§ **WHAT IS NEEDED**
Write out the data below in full. Keep it exact.

§ **DATASET EXTRACT**

• • •

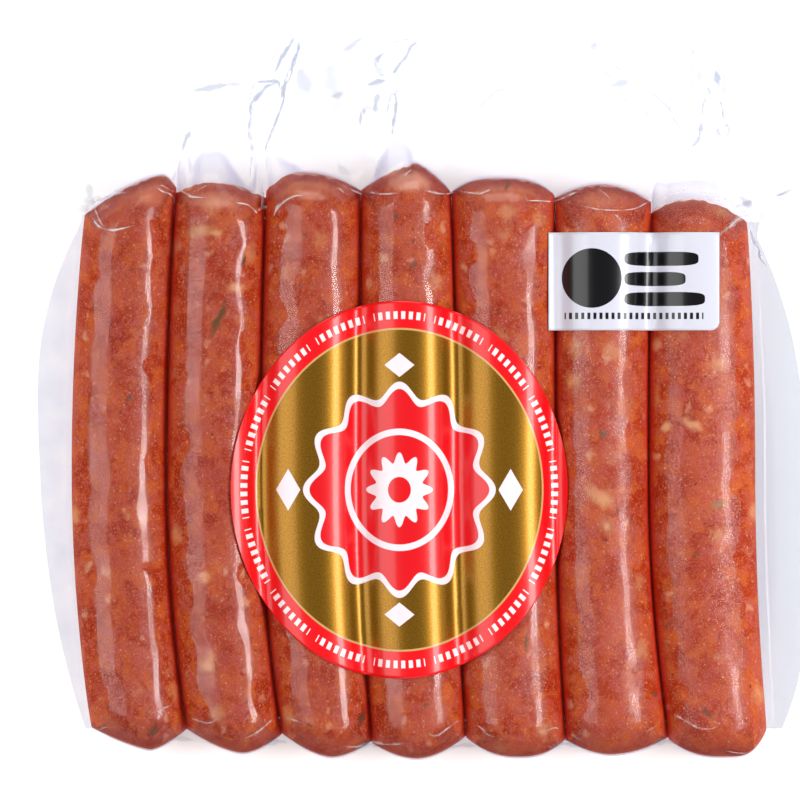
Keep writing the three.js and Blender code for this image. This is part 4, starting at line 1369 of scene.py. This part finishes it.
def make_stage():
    """Floor, lights, world and a camera that looks straight down, as the photograph does."""
    floor = build("floor", np.array([(-1500, -1500, -0.1), (1500, -1500, -0.1), (1500, 1500, -0.1),
                                     (-1500, 1500, -0.1)], float), np.array([(0, 1, 2, 3)]))
    material, tree = new_material("matt_white_board")
    shader = node(tree, "BsdfPrincipled", {
        "Base Color": (0.86, 0.86, 0.86, 1), "Roughness": 0.9, "Emission Color": (1, 1, 1, 1),
        "Emission Strength": FLOOR_GLOW}).outputs[0]
    node(tree, "OutputMaterial", {"Surface": shader})
    floor.data.materials.append(material)
    for name, place, size, power in LIGHTS:
        lamp = bpy.data.lights.new(name, "AREA")
        lamp.shape = "RECTANGLE"
        lamp.size, lamp.size_y = size[0] * MM, size[1] * MM
        lamp.energy = power
        light = bpy.data.objects.new(name, lamp)
        light.location = Vector(place) * MM
        light.rotation_euler = (Vector(VIEW_MIDDLE) * MM - light.location).to_track_quat("-Z", "Y").to_euler()
        bpy.context.scene.collection.objects.link(light)
    world = bpy.data.worlds.new("studio")
    world.use_nodes = True
    world.node_tree.nodes["Background"].inputs["Color"].default_value = (1, 1, 1, 1)
    world.node_tree.nodes["Background"].inputs["Strength"].default_value = WORLD_LIGHT
    bpy.context.scene.world = world
    lens = bpy.data.cameras.new("camera")
    lens.sensor_width = SENSOR
    lens.lens = SENSOR * CAMERA_DISTANCE / VIEW_WIDTH
    lens.clip_end = 10
    camera = bpy.data.objects.new("camera", lens)
    camera.location = Vector((VIEW_MIDDLE[0], VIEW_MIDDLE[1], VIEW_MIDDLE[2] + CAMERA_DISTANCE)) * MM
    bpy.context.scene.collection.objects.link(camera)
    bpy.context.scene.camera = camera
    bpy.context.scene.view_settings.view_transform = "Standard"


def make_pack():
    """All the pieces of the pack, each tied to the frame."""
    film = make_film()
    meat = meat_in_casing()
    row = [make_sausage(sausage, meat) for sausage in range(SAUSAGES)]
    pale_folds = make_folds("film_folds", PINCHED_HEIGHT, PALE_FOLDS, pinched_film())
    tinted_folds = make_folds("flap_folds", DOUBLED_HEIGHT, TINTED_FOLDS, doubled_film())
    for piece in [film, pale_folds, tinted_folds, *row]:
        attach(piece, "root")
        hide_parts("vacuum_bag")
    for piece, replaced, slot in ((make_round_label(), "round_label", "gold_label"),
                                  (make_oblong_label(), "oblong_label", "white_label")):
        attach(piece, "root")
        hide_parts(replaced)


make_stage()
make_pack()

• • •

§ **SOLUTION TO THIS EXERCISE**
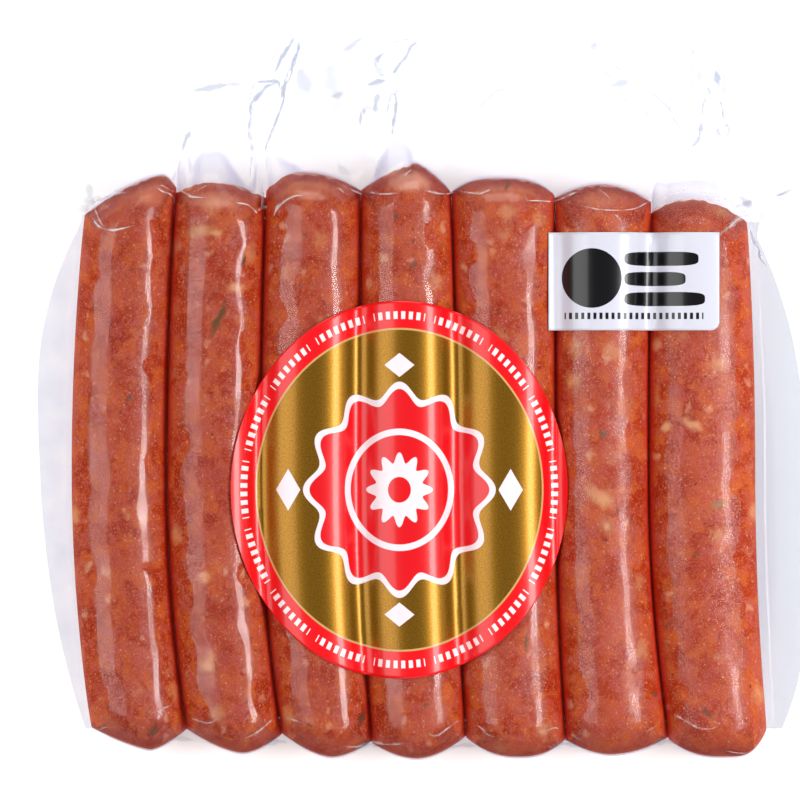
Keep writing the three.js and Blender code for this image. This is part 4, starting at line 1369 of scene.py. This part finishes it.
def make_stage():
    """Floor, lights, world and a camera that looks straight down, as the photograph does."""
    floor = build("floor", np.array([(-1500, -1500, -0.1), (1500, -1500, -0.1), (1500, 1500, -0.1),
                                     (-1500, 1500, -0.1)], float), np.array([(0, 1, 2, 3)]))
    material, tree = new_material("matt_white_board")
    shader = node(tree, "BsdfPrincipled", {
        "Base Color": (0.86, 0.86, 0.86, 1), "Roughness": 0.9, "Emission Color": (1, 1, 1, 1),
        "Emission Strength": FLOOR_GLOW}).outputs[0]
    node(tree, "OutputMaterial", {"Surface": shader})
    floor.data.materials.append(material)
    for name, place, size, power in LIGHTS:
        lamp = bpy.data.lights.new(name, "AREA")
        lamp.shape = "RECTANGLE"
        lamp.size, lamp.size_y = size[0] * MM, size[1] * MM
        lamp.energy = power
        light = bpy.data.objects.new(name, lamp)
        light.location = Vector(place) * MM
        light.rotation_euler = (Vector(VIEW_MIDDLE) * MM - light.location).to_track_quat("-Z", "Y").to_euler()
        bpy.context.scene.collection.objects.link(light)
    world = bpy.data.worlds.new("studio")
    world.use_nodes = True
    world.node_tree.nodes["Background"].inputs["Color"].default_value = (1, 1, 1, 1)
    world.node_tree.nodes["Background"].inputs["Strength"].default_value = WORLD_LIGHT
    bpy.context.scene.world = world
    lens = bpy.data.cameras.new("camera")
    lens.sensor_width = SENSOR
    lens.lens = SENSOR * CAMERA_DISTANCE / VIEW_WIDTH
    lens.clip_end = 10
    camera = bpy.data.objects.new("camera", lens)
    camera.location = Vector((VIEW_MIDDLE[0], VIEW_MIDDLE[1], VIEW_MIDDLE[2] + CAMERA_DISTANCE)) * MM
    bpy.context.scene.collection.objects.link(camera)
    bpy.context.scene.camera = camera
    bpy.context.scene.view_settings.view_transform = "Standard"


def make_pack():
    """All the pieces of the pack, each tied to the frame."""
    film = make_film()
    meat = meat_in_casing()
    row = [make_sausage(sausage, meat) for sausage in range(SAUSAGES)]
    pale_folds = make_folds("film_folds", PINCHED_HEIGHT, PALE_FOLDS, pinched_film())
    tinted_folds = make_folds("flap_folds", DOUBLED_HEIGHT, TINTED_FOLDS, doubled_film())
    for piece in [film, pale_folds, tinted_folds, *row]:
        attach(piece, "root")
        hide_parts("vacuum_bag")
    for piece, replaced, slot in ((make_round_label(), "round_label", "gold_label"),
                                  (make_oblong_label(), "oblong_label", "white_label")):
        attach(piece, "root")
        hide_parts(replaced)


make_stage()
make_pack()